The bigger issue is that Oviedo rarely look like imposing their will away from home. They can stay in matches for a while, but once the first goal goes in, they’re often forced into a chase that suits nobody except the hosts. That’s dangerous territory against Betis, who don’t need much invitation to play on the front foot in Seville.
Head-to-Head
The recent meeting between these sides ended 1-1 in Oviedo back on 10 January 2026, a result that showed Betis don’t always have things their own way in this fixture. That said, the longer view still leans heavily towards the Andalusians. Betis have gone 13 meetings without losing to Oviedo, and that kind of dominance tends to matter when a fixture returns after a long gap.

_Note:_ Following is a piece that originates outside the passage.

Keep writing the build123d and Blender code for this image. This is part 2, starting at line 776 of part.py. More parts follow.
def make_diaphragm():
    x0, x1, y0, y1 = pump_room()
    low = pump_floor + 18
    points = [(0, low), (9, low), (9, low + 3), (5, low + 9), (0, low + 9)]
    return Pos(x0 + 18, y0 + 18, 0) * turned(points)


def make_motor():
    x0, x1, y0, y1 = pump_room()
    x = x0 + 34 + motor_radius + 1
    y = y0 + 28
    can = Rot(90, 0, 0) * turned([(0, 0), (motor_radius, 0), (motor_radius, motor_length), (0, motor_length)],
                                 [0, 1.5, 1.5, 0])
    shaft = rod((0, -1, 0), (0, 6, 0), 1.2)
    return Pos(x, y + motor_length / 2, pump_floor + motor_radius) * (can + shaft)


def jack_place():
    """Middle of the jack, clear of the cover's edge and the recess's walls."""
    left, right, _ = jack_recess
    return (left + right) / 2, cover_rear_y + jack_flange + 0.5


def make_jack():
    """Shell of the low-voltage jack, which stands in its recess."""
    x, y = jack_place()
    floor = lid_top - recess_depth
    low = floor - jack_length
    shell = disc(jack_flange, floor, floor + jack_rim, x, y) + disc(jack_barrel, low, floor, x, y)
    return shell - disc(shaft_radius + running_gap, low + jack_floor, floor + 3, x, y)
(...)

There’s also a clear pattern of tightness in the head-to-head. Six of the last seven meetings have gone under 2.5 goals, which fits the sense that this isn’t usually a wild, end-to-end affair. Betis have often had the edge, but not necessarily by much. That’s worth keeping in mind here, even if the current league positions suggest the home side should be the one driving the contest.
We Predict: Home Win
We’re backing Real Betis to win at 8/15 here. If you want more detail on the BTTS market, our guide to BTTS betting breaks down the BTTS market and shows when both-teams-to-score bets tend to hold up best. Short price, yes, but it still looks the right call. Their home record is strong enough, Oviedo’s away numbers are poor enough, and Betis have already shown they can ride out pressure in the sort of matches that matter most. This isn’t about sheer glamour. It’s about reliability. Betis have the better squad, the better league position and the better record where it counts.
A 2-1 home win feels the most realistic scoreline. Betis should create enough to edge it, but their run without a clean sheet keeps the door open for Oviedo to nick something. That tension is why the goal line is a touch awkward, and why a narrow Betis win is the safest angle rather than anything flashy. If you wanted a smaller-scope bet, Betis to score first has a decent case too. They’ve often taken the initiative in this fixture, and against a side that struggles badly away, that first punch could decide everything.